Erik Berkman, vice president-corporate planning and logistics, says Honda expects to sell about 110,000 copies of the ’11 Odyssey a year but warns the economic recovery “is slower than we’d like to see.”
The minivan market is poised for healthy growth, although it’s unlikely to ever return to its heyday, he says, noting the segment should increase to 600,000 units annually by 2012.
The segment’s best year was 2000, when 1,228,090 units were sold, according to Ward’s data. The minvan’s share of the overall U.S. market crested in 1994, when the segment accounted for 8.1% of all light vehicles.
Just 424,007 units were sold in the U.S. last year, down from 592,000 in 2008. Through August, 321,950 minivans were delivered.

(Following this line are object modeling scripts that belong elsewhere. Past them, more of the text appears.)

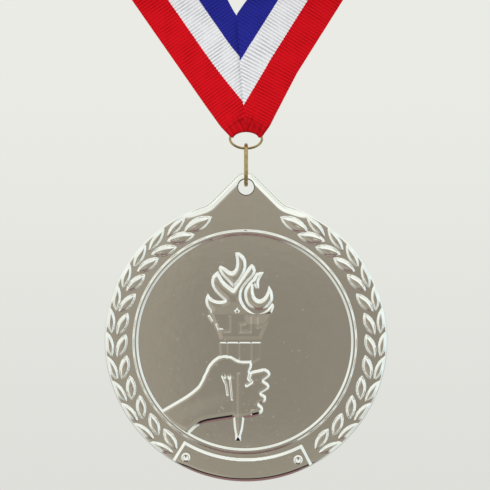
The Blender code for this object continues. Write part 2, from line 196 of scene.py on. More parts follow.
def shell_quads(rows, columns, closed=False, flipped=False):
    """Quads of a thin shell whose points are a net of rows, then the same net for its other side.
    closed joins its last row to its first."""
    index = np.arange(rows * columns).reshape(rows, columns)
    under = rows * columns
    if closed:
        index = np.vstack((index, index[:1]))
    faces = [net_quads(index, flipped=flipped), net_quads(index, flipped=not flipped) + under]
    rims = [(index[:, 0], True), (index[:, -1], False)]
    if not closed:
        rims += [(index[0], False), (index[-1], True)]
    for line, turned in rims:
        faces.append(net_quads(np.column_stack((line, line + under)), flipped=turned != flipped))
    return np.vstack(faces)


# ---------------------------------------------------------------- node materials

def new_material(name, base, roughness, metallic=0.0):
    """A material with its node tree and its shader."""
    material = bpy.data.materials.new(name)
    material.use_nodes = True
    shader = material.node_tree.nodes["Principled BSDF"]
    shader.inputs["Base Color"].default_value = (*base, 1.0)
    shader.inputs["Roughness"].default_value = roughness
    shader.inputs["Metallic"].default_value = metallic
    return material, material.node_tree, shader


def link(source, target):
    source.id_data.links.new(source, target)


def is_number(value):
    return isinstance(value, (int, float))


def math_node(operation, first, second=None, third=None):
    """A maths node; each value is a number or the output of another node."""
    values = [value for value in (first, second, third) if value is not None]
    tree = next(value for value in values if not is_number(value)).id_data
    node = tree.nodes.new("ShaderNodeMath")
    node.operation = operation
    for socket, value in zip(node.inputs, values):
        if is_number(value):
            socket.default_value = value
        else:
            link(value, socket)
    return node.outputs[0]


def times(first, second):
    return math_node("MULTIPLY", first, second)


def plus(first, second):
    return math_node("ADD", first, second)


def noise(vector, scale, detail=2.0, roughness=0.5):
    """Smooth noise between 0 and 1."""
    node = vector.id_data.nodes.new("ShaderNodeTexNoise")
    node.inputs["Scale"].default_value = scale
    node.inputs["Detail"].default_value = detail
    node.inputs["Roughness"].default_value = roughness
    link(vector, node.inputs["Vector"])
    return node.outputs["Fac"]


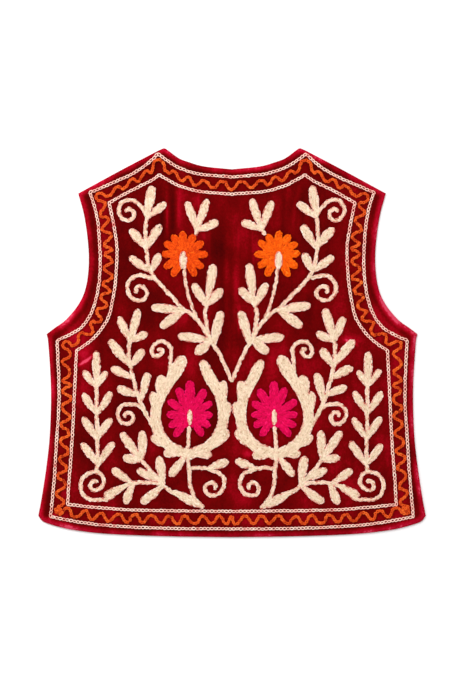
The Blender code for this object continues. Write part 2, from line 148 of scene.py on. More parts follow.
# A fork of leaves: where it stands (out, up) and how wide its leaves are, then each leaf as (degrees
# from straight up, towards the side seam, and length).
UPPER_FORKS = [
    (116, 432, 13.0, [(-9, 44)]),
    (115, 432, 10.9, [(-52, 32.5)]),
    (115, 390, 12.4, [(42.5, 37), (-30, 37)]),
    (109, 359, 11.3, [(56, 36), (-23, 28)]),
    (64, 306, 13.0, [(83.5, 45), (127, 40)]),
    (35, 313, 12.4, [(29, 35), (-45, 32)]),
    (33, 322, 12.6, [(-8, 49)]),
    (30, 266, 13.0, [(83, 43)]),
    (28, 265, 13.4, [(129, 28)]),
    (25.5, 257, 13.6, [(-12.5, 50)]),
]
SPRIG_FORKS = [(47.5, 415, 11.7, [(20, 41), (-18, 45)]), (47.5, 415, 11.5, [(-68, 31.5)])]
LOWER_FORKS = [
    (138, 265, 11.4, [(25, 36), (-65, 27)]),
    (138, 265, 12.6, [(-16, 45)]),
    (137, 231, 12.2, [(38, 46), (-36, 30)]),
    (134, 215, 11.6, [(63, 33)]),
    (127, 192, 11.8, [(70, 30)]),
    (123, 184, 12.2, [(-15, 38.5)]),
    (62, 110, 12.0, [(141, 35)]),
    (33, 93, 11.4, [(-69, 30)]),
    (122, 104, 12.6, [(-1, 39), (36, 47)]),
    (122, 104, 11.8, [(79, 25)]),
    (93, 70, 12.6, [(9, 40), (128, 39)]),
    (97, 77, 11.4, [(64, 35)]),
    (135, 73.5, 11.6, [(56, 33)]),
    (131.8, 73.5, 11.6, [(157, 32)]),
    (142, 71, 12.0, [(116, 34)]),
    (183, 203, 11.6, [(0, 48)]),
    (183, 203, 9.6, [(38, 30), (-31, 26)]),
    (183, 166, 10.8, [(33, 36), (-31, 37)]),
    (182.5, 131.5, 10.8, [(33, 36), (-34, 35)]),
    (181.5, 97, 11.2, [(36, 36), (-34, 39)]),
]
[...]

In terms of volume, Berkman says the Odyssey has been in a “horse race” with the Dodge Caravan and Chrysler Town & Country. Through August, Honda sold 71,584 Odysseys, compared with the Caravan’s 66,897 and Town & Country’s 78,492.
However, those two vehicles are not considered the top threat to the Odyssey. Rather, it’s the Toyota Sienna that is most often cross-shopped against the Honda offering.
St. Cyr says Odyssey buyers rarely frequent Chrysler showrooms, noting a vast difference in age, education and income levels between the two consumer groups.
Honda data shows the average Odyssey buyer is 48 years old. Some 93% are married, 69% have a college education and the annual household income is $105,000.
In comparison, Town & Country buyers are 60 years old, with 89% married. Only 47% have a college education, and median household income is $80,000.
The ’11 Honda Odyssey, which offers seven trim levels – LX, EX, EX-L, EX-L with Navigation, EX-L with rear-entertainment system, Touring and Touring Elite – goes on sale in late September.
Pricing ranges from $27,800 for the LX to $43,250 for the top-of-the-line Touring Elite, not including a $780 destination and delivery charge.